Three trends are reshaping logistics ERP decisions. First, API-first Architecture is becoming the default expectation because logistics networks depend on continuous data exchange across carriers, warehouses, marketplaces, finance systems and customer portals. Second, operational resilience is moving from an IT concern to a board concern, which increases scrutiny on failover design, observability, identity controls and managed recovery processes. Third, AI-assisted ERP is shifting value from static transaction processing toward predictive and exception-driven operations, but only where data quality and workflow governance are mature.
These trends favor architectures that are modular, observable and scalable. They also favor deployment and migration strategies that avoid unnecessary lock-in. Enterprises should ask whether the chosen model supports future analytics, automation, partner onboarding and regional expansion without forcing another major replatforming cycle in a few years.
Executive Conclusion
There is no universal winner between logistics ERP deployment and migration. Deployment-led strategies are usually stronger when the business needs modernization, cloud alignment, process standardization and long-term simplification. Migration-led strategies are usually stronger when continuity, audit retention and preservation of mission-critical business logic are the immediate priorities. In practice, the most effective programs combine both: deploy a future-ready platform, migrate selectively, phase risk and retire legacy complexity intentionally.

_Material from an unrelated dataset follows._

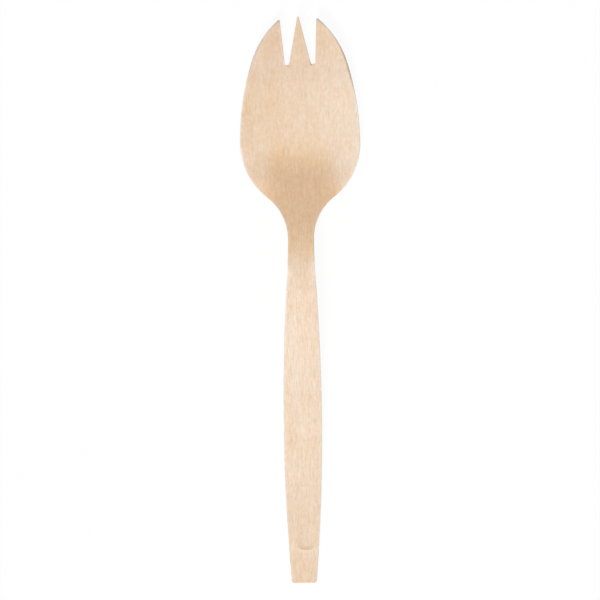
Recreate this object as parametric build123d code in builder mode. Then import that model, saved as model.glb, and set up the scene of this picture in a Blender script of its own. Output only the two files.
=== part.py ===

For executive teams, the right decision framework is straightforward. Start with operational criticality, define acceptable downtime, classify data by business value and compliance need, model TCO beyond year one, and test whether the target architecture supports integration, governance, scalability and partner ecosystem requirements. If the program is evaluated through that lens, the organization is far more likely to reduce disruption, protect data integrity and achieve measurable ROI rather than simply complete another ERP project.